● **What you will do**
Copy out exactly the lines from the first line of the material below through the line containing "Metallic=metal, Roughness=rough, Normal=normal)", and nothing beyond them.

● **Information supplied**
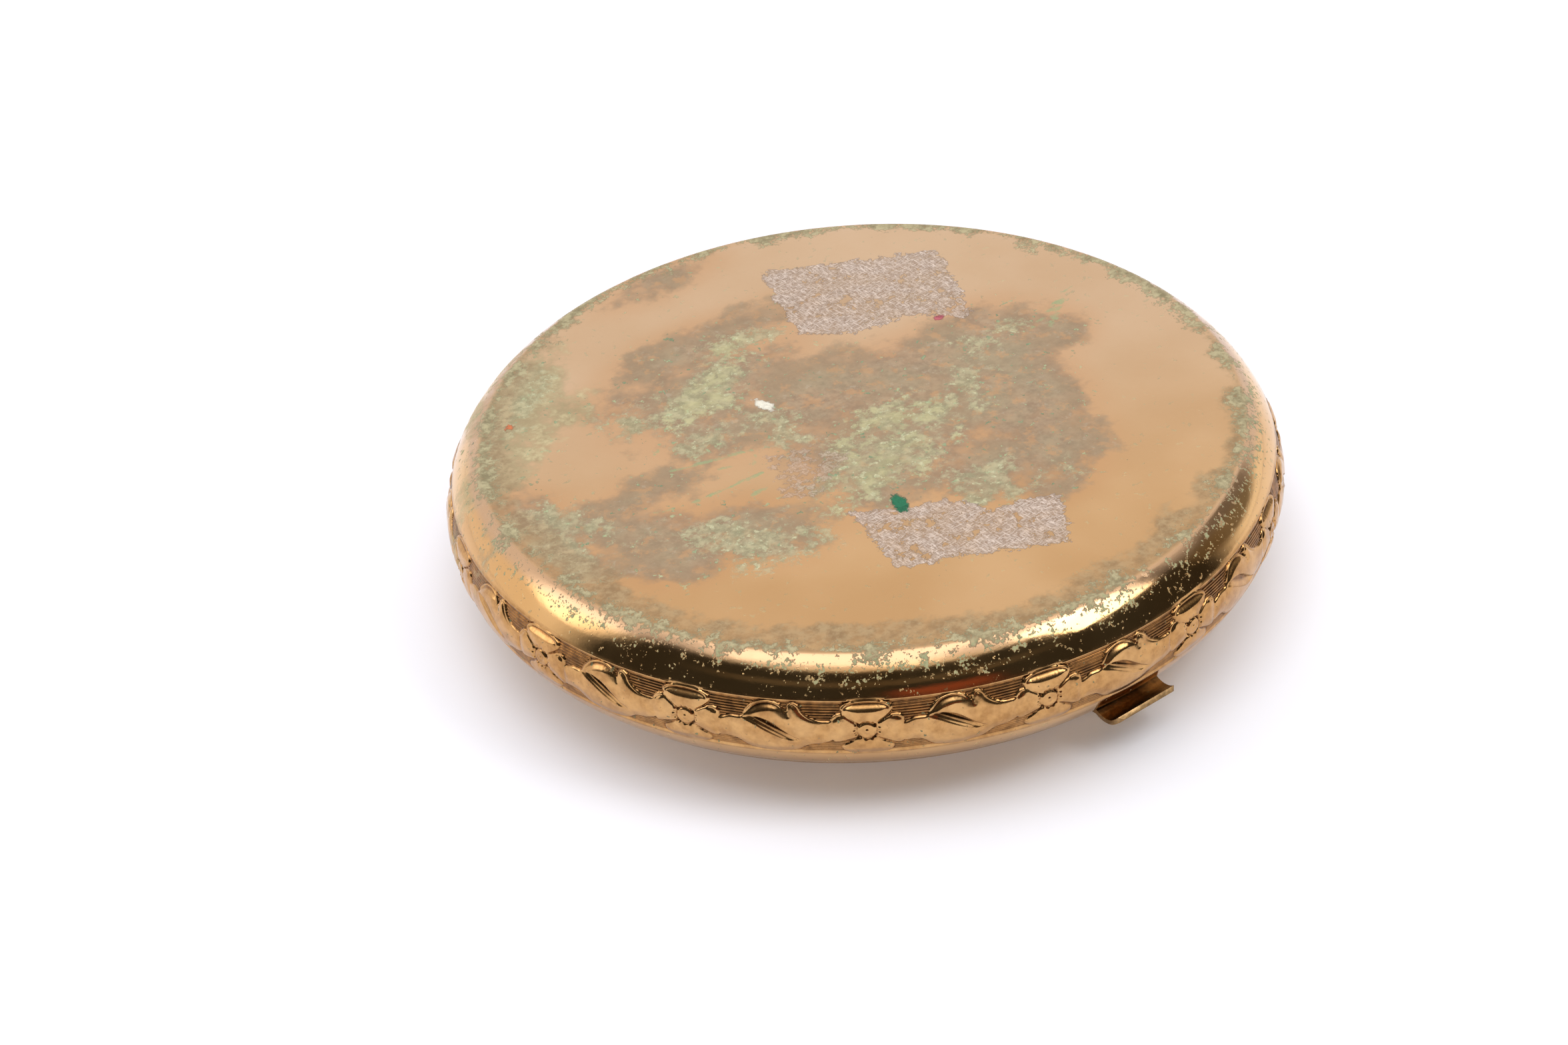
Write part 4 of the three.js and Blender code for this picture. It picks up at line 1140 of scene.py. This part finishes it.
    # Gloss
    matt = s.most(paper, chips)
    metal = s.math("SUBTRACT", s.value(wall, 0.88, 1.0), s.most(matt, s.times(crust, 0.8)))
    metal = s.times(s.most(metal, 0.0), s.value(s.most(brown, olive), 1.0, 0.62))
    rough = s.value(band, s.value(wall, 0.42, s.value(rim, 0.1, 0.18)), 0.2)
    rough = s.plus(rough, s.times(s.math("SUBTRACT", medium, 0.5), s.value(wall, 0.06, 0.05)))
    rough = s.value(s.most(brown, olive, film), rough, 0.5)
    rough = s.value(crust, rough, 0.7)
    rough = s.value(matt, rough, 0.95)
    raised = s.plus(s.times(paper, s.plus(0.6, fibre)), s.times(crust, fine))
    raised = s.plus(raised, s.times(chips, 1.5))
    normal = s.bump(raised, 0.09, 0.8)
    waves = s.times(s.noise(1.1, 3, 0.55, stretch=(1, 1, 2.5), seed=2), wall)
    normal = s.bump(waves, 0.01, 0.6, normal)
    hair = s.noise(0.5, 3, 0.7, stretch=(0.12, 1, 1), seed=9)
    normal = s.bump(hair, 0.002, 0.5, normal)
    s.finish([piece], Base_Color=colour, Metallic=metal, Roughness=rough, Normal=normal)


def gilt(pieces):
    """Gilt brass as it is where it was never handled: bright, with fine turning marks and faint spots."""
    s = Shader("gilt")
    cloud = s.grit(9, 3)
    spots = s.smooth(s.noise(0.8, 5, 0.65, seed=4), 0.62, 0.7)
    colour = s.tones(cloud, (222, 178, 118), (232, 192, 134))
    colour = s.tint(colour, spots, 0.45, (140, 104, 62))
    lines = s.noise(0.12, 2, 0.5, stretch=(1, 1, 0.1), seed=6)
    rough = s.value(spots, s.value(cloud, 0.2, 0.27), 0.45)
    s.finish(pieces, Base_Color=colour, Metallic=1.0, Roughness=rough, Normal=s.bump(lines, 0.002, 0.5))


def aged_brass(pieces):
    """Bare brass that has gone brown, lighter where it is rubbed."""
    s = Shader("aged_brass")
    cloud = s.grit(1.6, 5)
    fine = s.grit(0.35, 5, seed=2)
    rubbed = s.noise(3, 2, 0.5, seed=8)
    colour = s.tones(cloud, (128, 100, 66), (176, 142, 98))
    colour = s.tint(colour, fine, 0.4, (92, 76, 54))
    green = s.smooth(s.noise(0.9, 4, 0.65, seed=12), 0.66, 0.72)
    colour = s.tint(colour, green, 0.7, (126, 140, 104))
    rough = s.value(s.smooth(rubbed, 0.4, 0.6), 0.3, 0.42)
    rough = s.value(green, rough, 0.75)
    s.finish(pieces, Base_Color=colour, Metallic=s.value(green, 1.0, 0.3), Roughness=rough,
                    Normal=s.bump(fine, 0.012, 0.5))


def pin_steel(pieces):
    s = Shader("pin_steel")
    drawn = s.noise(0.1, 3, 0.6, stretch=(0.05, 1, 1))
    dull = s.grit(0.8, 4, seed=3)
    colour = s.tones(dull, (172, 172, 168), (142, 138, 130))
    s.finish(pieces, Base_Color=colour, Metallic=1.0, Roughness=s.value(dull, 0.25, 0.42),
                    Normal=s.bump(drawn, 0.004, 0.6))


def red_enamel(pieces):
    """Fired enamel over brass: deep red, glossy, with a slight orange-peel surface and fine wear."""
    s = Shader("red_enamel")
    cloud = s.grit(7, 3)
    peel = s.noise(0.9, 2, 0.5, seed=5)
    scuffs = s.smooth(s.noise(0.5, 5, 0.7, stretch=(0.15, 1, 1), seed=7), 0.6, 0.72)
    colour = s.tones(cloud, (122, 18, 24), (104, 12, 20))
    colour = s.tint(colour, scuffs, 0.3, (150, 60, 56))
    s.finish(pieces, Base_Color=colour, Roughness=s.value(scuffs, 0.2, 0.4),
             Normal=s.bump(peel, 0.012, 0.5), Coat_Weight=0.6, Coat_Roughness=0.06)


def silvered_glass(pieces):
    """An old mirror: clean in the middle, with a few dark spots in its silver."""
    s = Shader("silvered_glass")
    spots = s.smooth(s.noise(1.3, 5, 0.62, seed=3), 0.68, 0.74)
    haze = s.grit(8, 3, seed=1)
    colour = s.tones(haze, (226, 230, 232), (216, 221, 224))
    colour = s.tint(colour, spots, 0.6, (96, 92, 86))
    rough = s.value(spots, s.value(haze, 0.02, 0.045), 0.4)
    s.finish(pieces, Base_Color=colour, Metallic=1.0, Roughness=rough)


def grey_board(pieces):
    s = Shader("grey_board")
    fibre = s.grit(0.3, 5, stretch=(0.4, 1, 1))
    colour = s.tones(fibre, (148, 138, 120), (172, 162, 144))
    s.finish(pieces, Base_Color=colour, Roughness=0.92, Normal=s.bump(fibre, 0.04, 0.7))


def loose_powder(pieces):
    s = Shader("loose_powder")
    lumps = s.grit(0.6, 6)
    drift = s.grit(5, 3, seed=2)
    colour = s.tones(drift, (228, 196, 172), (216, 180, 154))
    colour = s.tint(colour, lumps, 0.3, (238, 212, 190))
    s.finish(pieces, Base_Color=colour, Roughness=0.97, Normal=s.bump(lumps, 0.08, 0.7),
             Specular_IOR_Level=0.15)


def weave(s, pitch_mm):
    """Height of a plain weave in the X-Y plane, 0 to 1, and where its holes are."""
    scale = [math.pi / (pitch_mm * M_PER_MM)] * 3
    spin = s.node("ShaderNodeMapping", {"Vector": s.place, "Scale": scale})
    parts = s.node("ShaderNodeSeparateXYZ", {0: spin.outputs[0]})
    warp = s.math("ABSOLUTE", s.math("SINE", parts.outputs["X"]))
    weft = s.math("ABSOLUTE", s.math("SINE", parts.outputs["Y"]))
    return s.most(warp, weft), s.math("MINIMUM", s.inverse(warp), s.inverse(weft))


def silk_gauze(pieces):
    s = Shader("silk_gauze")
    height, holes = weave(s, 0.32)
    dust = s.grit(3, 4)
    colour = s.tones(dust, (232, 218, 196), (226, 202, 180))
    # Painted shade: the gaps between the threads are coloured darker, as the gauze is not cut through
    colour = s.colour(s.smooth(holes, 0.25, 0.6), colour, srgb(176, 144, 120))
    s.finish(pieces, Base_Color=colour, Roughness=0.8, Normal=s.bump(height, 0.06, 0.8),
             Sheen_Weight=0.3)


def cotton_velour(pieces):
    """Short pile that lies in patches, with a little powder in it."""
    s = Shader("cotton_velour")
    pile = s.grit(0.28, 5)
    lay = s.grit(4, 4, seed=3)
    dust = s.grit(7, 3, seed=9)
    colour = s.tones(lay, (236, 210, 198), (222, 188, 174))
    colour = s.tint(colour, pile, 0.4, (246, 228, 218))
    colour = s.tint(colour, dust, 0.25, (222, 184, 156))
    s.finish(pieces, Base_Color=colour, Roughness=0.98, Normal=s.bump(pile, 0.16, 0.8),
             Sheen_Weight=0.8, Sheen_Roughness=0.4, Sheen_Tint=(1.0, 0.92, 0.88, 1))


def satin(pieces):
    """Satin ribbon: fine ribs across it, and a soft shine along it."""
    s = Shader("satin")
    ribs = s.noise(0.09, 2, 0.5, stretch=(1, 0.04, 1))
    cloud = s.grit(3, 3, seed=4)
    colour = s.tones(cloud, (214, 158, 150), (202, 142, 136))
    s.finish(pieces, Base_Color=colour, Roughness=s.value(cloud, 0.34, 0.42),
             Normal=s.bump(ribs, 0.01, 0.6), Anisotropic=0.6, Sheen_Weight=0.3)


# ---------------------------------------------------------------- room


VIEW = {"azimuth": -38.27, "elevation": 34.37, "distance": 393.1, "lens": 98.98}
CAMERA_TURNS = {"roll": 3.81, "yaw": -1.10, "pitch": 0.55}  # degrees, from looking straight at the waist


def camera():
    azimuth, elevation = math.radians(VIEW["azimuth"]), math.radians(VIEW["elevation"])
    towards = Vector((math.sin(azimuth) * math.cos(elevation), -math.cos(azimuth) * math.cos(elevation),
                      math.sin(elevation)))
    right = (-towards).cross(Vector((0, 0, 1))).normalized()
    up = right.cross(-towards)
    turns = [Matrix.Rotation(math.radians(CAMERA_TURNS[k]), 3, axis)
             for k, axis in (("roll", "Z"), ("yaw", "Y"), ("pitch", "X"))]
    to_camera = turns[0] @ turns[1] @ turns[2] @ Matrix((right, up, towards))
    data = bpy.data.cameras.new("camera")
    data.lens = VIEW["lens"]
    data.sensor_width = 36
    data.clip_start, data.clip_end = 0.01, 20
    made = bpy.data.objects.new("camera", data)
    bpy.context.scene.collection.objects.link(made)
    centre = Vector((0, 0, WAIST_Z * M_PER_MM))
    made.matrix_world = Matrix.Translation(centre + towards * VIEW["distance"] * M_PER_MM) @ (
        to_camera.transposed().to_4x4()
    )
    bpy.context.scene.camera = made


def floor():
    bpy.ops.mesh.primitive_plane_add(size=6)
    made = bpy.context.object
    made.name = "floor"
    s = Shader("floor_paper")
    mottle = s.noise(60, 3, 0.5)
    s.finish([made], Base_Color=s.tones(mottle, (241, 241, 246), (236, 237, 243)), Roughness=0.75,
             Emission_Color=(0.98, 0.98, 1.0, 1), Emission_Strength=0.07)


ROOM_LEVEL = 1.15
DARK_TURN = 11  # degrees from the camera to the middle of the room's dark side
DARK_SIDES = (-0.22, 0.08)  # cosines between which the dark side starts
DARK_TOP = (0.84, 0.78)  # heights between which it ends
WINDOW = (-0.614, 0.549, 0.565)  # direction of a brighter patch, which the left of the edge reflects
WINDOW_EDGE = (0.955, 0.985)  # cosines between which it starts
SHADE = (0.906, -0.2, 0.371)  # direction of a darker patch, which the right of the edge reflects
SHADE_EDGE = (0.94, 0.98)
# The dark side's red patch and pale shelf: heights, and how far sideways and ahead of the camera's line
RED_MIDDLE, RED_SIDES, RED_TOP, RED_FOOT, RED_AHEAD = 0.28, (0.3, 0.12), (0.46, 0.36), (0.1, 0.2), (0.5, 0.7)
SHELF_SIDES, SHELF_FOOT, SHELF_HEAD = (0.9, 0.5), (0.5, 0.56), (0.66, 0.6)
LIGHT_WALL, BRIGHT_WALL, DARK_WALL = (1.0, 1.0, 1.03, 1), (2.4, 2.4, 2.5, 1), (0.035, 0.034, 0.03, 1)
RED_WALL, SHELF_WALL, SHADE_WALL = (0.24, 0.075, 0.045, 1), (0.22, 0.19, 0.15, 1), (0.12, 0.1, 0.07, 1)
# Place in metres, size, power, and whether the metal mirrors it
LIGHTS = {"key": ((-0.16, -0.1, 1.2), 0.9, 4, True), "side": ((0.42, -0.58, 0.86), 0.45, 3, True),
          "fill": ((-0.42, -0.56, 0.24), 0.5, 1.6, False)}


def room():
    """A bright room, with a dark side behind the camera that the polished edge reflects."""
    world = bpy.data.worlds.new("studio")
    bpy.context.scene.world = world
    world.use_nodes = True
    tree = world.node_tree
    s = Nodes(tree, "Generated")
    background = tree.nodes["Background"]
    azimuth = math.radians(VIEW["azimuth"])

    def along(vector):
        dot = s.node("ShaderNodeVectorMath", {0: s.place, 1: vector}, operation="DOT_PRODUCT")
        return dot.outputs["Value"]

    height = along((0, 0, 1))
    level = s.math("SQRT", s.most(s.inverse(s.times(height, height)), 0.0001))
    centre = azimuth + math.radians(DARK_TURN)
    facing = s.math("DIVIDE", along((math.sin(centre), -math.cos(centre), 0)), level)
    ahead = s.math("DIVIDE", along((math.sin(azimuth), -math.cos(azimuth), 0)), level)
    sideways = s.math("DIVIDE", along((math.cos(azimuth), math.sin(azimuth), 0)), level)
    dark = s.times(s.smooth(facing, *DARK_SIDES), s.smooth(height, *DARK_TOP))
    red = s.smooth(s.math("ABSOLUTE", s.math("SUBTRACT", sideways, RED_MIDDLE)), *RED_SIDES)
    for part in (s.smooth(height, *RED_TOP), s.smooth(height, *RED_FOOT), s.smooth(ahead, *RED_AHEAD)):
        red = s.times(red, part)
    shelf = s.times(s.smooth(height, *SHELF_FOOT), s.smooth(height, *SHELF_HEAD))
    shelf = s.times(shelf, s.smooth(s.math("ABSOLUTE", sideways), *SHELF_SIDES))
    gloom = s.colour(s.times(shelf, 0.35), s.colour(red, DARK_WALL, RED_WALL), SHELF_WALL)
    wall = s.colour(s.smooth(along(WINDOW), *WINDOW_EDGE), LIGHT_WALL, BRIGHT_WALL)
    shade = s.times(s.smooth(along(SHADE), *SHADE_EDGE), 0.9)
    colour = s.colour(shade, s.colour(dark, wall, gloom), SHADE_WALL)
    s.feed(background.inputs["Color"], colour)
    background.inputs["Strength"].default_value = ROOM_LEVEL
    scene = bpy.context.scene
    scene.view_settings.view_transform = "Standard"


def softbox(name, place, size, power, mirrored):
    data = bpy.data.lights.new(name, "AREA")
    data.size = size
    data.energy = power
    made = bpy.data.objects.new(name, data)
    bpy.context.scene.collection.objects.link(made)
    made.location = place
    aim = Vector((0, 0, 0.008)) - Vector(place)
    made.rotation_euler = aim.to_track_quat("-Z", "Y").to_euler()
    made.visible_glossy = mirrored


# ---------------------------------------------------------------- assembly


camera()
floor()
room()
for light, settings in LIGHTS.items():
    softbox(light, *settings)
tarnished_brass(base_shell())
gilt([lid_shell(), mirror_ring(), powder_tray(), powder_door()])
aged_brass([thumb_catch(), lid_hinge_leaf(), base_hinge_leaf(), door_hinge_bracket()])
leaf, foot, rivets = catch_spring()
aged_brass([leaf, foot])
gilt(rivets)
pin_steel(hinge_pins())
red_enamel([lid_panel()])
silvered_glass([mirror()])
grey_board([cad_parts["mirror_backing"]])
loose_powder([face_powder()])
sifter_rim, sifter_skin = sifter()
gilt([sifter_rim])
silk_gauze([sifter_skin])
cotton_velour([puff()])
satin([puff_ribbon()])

● **Solution to the problem**
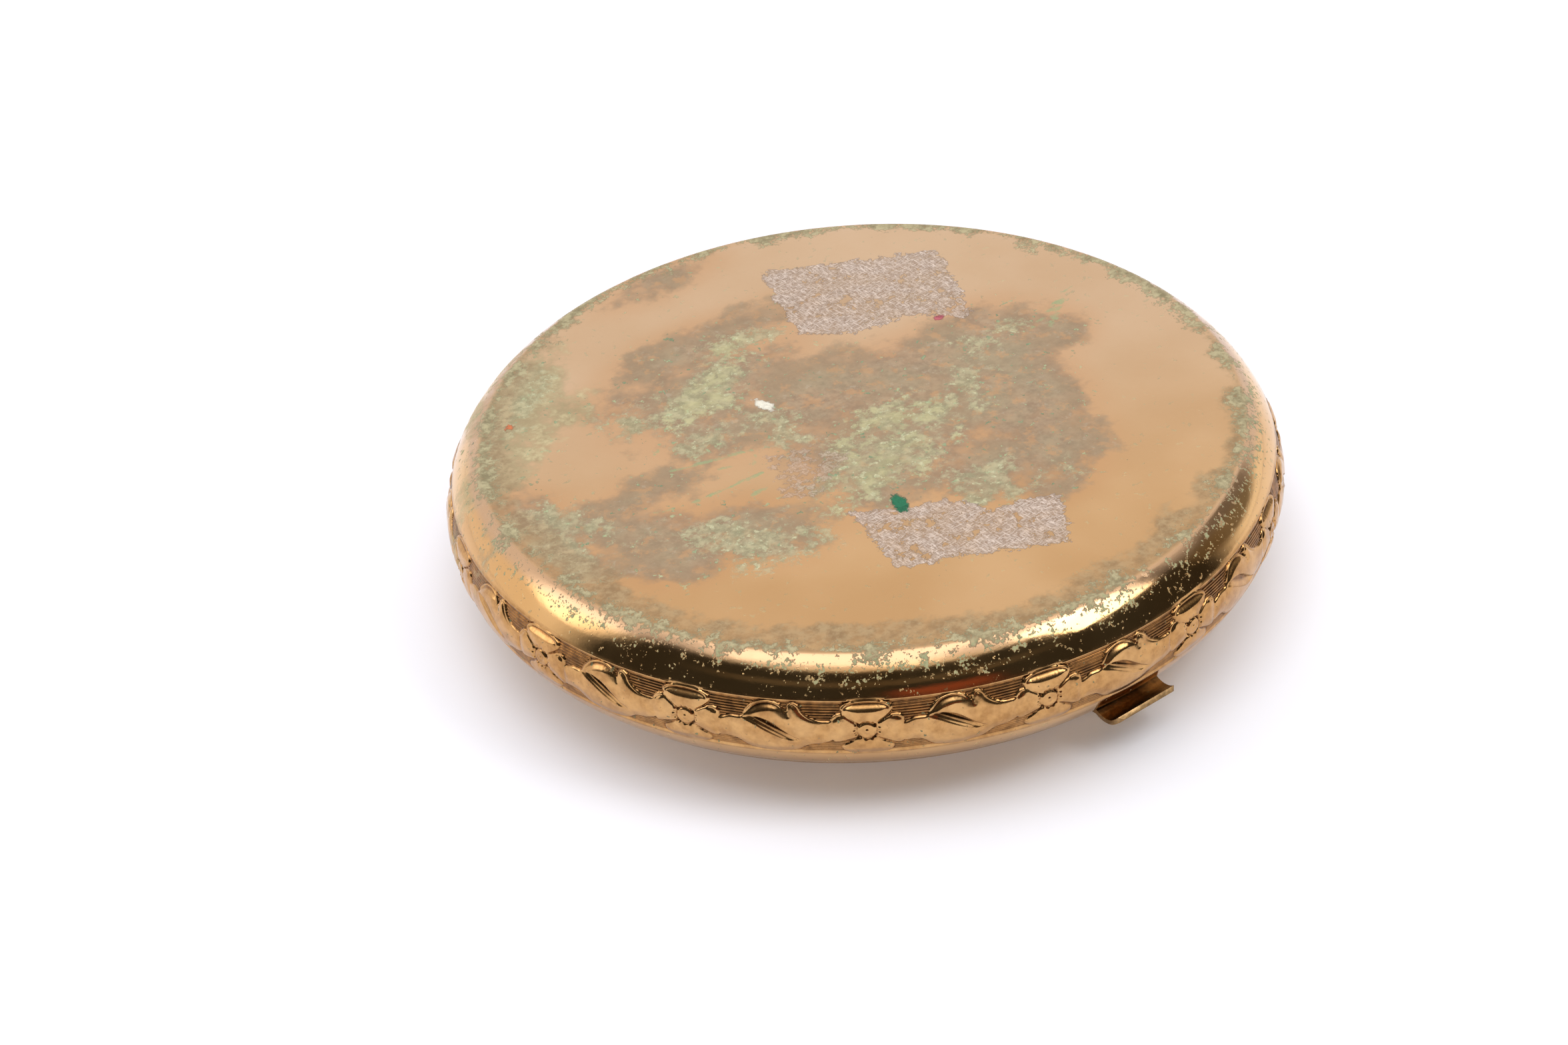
Write part 4 of the three.js and Blender code for this picture. It picks up at line 1140 of scene.py. This part finishes it.
    # Gloss
    matt = s.most(paper, chips)
    metal = s.math("SUBTRACT", s.value(wall, 0.88, 1.0), s.most(matt, s.times(crust, 0.8)))
    metal = s.times(s.most(metal, 0.0), s.value(s.most(brown, olive), 1.0, 0.62))
    rough = s.value(band, s.value(wall, 0.42, s.value(rim, 0.1, 0.18)), 0.2)
    rough = s.plus(rough, s.times(s.math("SUBTRACT", medium, 0.5), s.value(wall, 0.06, 0.05)))
    rough = s.value(s.most(brown, olive, film), rough, 0.5)
    rough = s.value(crust, rough, 0.7)
    rough = s.value(matt, rough, 0.95)
    raised = s.plus(s.times(paper, s.plus(0.6, fibre)), s.times(crust, fine))
    raised = s.plus(raised, s.times(chips, 1.5))
    normal = s.bump(raised, 0.09, 0.8)
    waves = s.times(s.noise(1.1, 3, 0.55, stretch=(1, 1, 2.5), seed=2), wall)
    normal = s.bump(waves, 0.01, 0.6, normal)
    hair = s.noise(0.5, 3, 0.7, stretch=(0.12, 1, 1), seed=9)
    normal = s.bump(hair, 0.002, 0.5, normal)
    s.finish([piece], Base_Color=colour, Metallic=metal, Roughness=rough, Normal=normal)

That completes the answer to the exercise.